What neither needs is uncertainty over who has the final voice on retention, sales, wage commitments and executive appointments.

That is why Kretinsky’s reported rise to 43 per cent has to become more than a headline. The Guardian reported that the Czech billionaire was set to overtake David Sullivan’s 38.8 per cent stake and become West Ham’s largest shareholder.

Once that shift is publicly declared, supporters will judge the new order by speed, not symbolism.

West Ham have already had enough drift in key football departments. The collapse of Steve Nickson’s expected move to east London sharpened the sense that the club cannot afford a slow recruitment structure while rivals build for promotion.

Read West Ham has already assessed why the Steve Nickson blow exposed a recruitment deadline problem. That urgency now applies above the recruitment department too.

Kretinsky’s First Test Is Authority, Not Ambition

Kretinsky does not have to win supporters with language. He has to win them with authority.

The first test is whether West Ham can stop the summer becoming a rolling auction.

A hard line on Bowen is only credible if the club can also show a convincing route to funding inbound work. The same applies to Fernandes.

If Tottenham, Manchester United or Real Madrid-level interest is genuine, West Ham need a decision framework that feels intentional rather than reactive.

That is where the ownership delay bites.

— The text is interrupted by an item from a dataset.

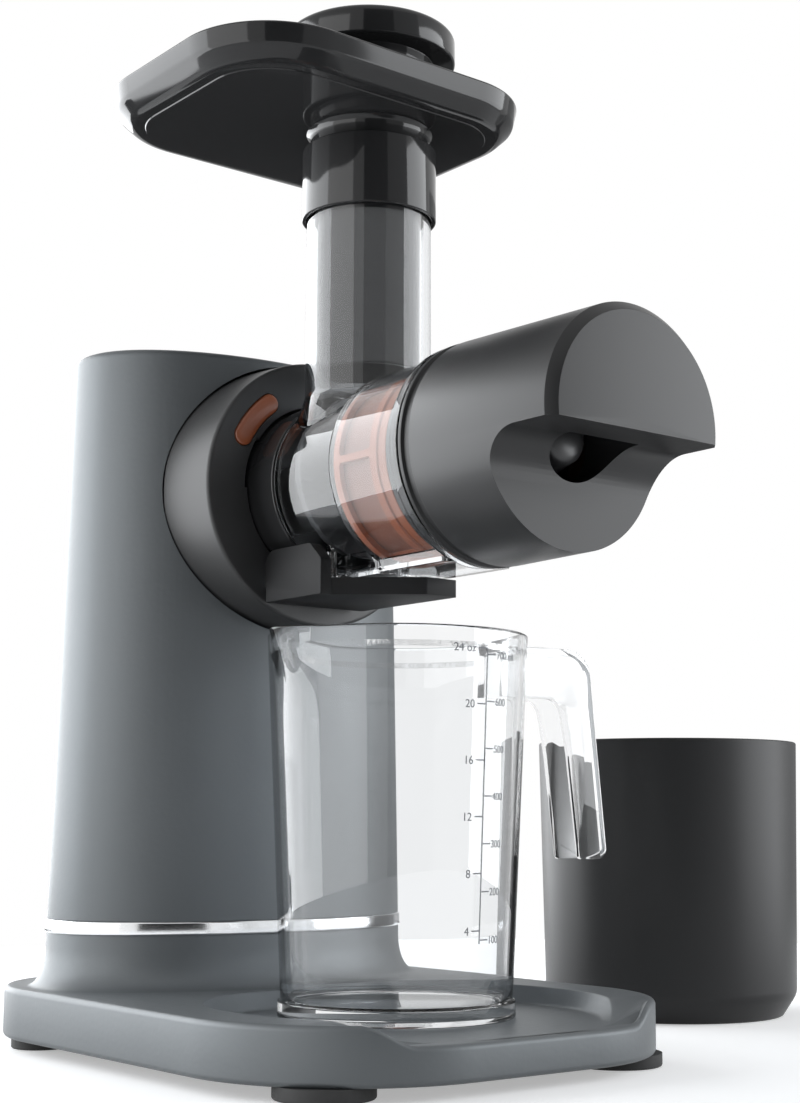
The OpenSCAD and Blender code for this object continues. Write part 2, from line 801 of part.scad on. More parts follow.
module gear_cover() color([0.5, 0.51, 0.53]) machine() difference() {
    union() {
        slab_x(-case_front_x - case_wall, case_wall) case_outline(0);
        rod_x(-case_front_x - over, 0, auger_z, turret_r, case_front_x - turret_front_x + over);
    }
    rod_x(-case_front_x - 2 * case_wall, 0, auger_z, turret_r - case_wall,
        case_front_x - turret_front_x + case_wall);
    rod_x(-case_front_x, 0, auger_z, bush_r + run_gap, case_front_x);
    rod_x(-case_front_x - case_wall - over, idler_y, idler_z, pin_r + run_gap / 2, case_wall + 2 * over);
    case_screw_places() rod_x(-case_front_x - case_wall - over, 0, 0, case_screw_r + fit_gap,
        case_wall + 2 * over);
}

module case_screws() color([0.7, 0.7, 0.72]) machine() case_screw_places() {
    rod_x(-case_front_x - case_wall - screw_len, 0, 0, case_screw_r, screw_len + case_wall);
    rod_x(-case_front_x, 0, 0, 2 * case_screw_r, case_screw_r);
}

// The motor
module motor_can() color([0.6, 0.6, 0.62]) machine() difference() {
    rod_x(x_case_rear - motor_len, motor_y, motor_z, motor_r - over, motor_len);
    rod_x(x_case_rear - motor_len - over, motor_y, motor_z, motor_r - over - case_wall,
        motor_len + over - case_wall);
    rod_x(x_case_rear - motor_len, motor_y, motor_z, motor_shaft_r + run_gap, motor_len + over);
}

module motor_end_cap() color([0.15, 0.15, 0.16]) machine() difference() {
    union() {
        rod_x(x_case_rear - motor_len - case_wall, motor_y, motor_z, motor_r - over, case_wall);
        rod_x(x_case_rear - motor_len - case_wall, motor_y, motor_z, 3 * motor_shaft_r, 2 * case_wall);
    }
    rod_x(x_case_rear - motor_len - case_wall / 2, motor_y, motor_z, motor_shaft_r + run_gap, motor_len);
}

module motor_shaft() color([0.75, 0.75, 0.77]) machine()
    rod_x(x_case_rear - motor_len - case_wall / 4, motor_y, motor_z, motor_shaft_r,
        motor_len + case_wall / 4 + case_rear_x - gear_1_x + gear_1_w);

module rotor_core() color([0.35, 0.3, 0.27]) machine() difference() {
    rod_x(x_case_rear - case_wall - rotor_len - 3 * over, motor_y, motor_z,
        motor_r - over - case_wall - core_gap, rotor_len);
    rod_x(x_case_rear - case_wall - rotor_len - 4 * over, motor_y, motor_z, motor_shaft_r + run_gap / 2,
        rotor_len + 2 * over);
    for (k = [0:9]) translate([x_case_rear - case_wall - rotor_len - 4 * over, motor_y, motor_z])
        rotate([36 * k, 0, 0]) translate([0, -case_wall / 2, 4 * motor_shaft_r])
            cube([rotor_len + 2 * over, case_wall, motor_r]);
}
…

Every unclear week invites the market to ask whether West Ham are vulnerable.

Every unresolved leadership lane gives agents more room to test valuations, wages and release points.

There is also a wider supporter issue. West Ham’s Fan Advisory Board review has already put communication and the London Stadium experience under scrutiny.

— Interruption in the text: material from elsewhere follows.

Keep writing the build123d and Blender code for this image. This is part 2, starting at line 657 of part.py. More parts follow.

A major ownership shift should be the moment to rebuild trust, not make fans search for clues.

Nuno Needs The Chain Of Command Settled

Nuno’s promotion plan will be built on brutal sequencing.

Decide who is untouchable. Move early on players who do not fit. Add Championship-proof athleticism without flooding the squad with short-term compromises.

That plan cannot be fully credible if the ownership chain remains half-announced.

None of this means the Kretinsky move is in doubt. Reuters reported that the deal was expected to be finalised within weeks, with Kretinsky’s stake rising to about 43 per cent.

The problem is that direction and execution are different currencies.

West Ham’s next public update should therefore do three things: confirm the ownership structure, clarify the football decision-makers, and show how the club intends to back Nuno without surrendering its best assets at the first serious bid.

Read West Ham has already covered why Jarrod Bowen’s future has become a defining promotion decision. That kind of call needs authority from the top.

If Kretinsky wants to frame this as a new era, the first act is obvious.

End the ambiguity before the rebuild starts making decisions for him.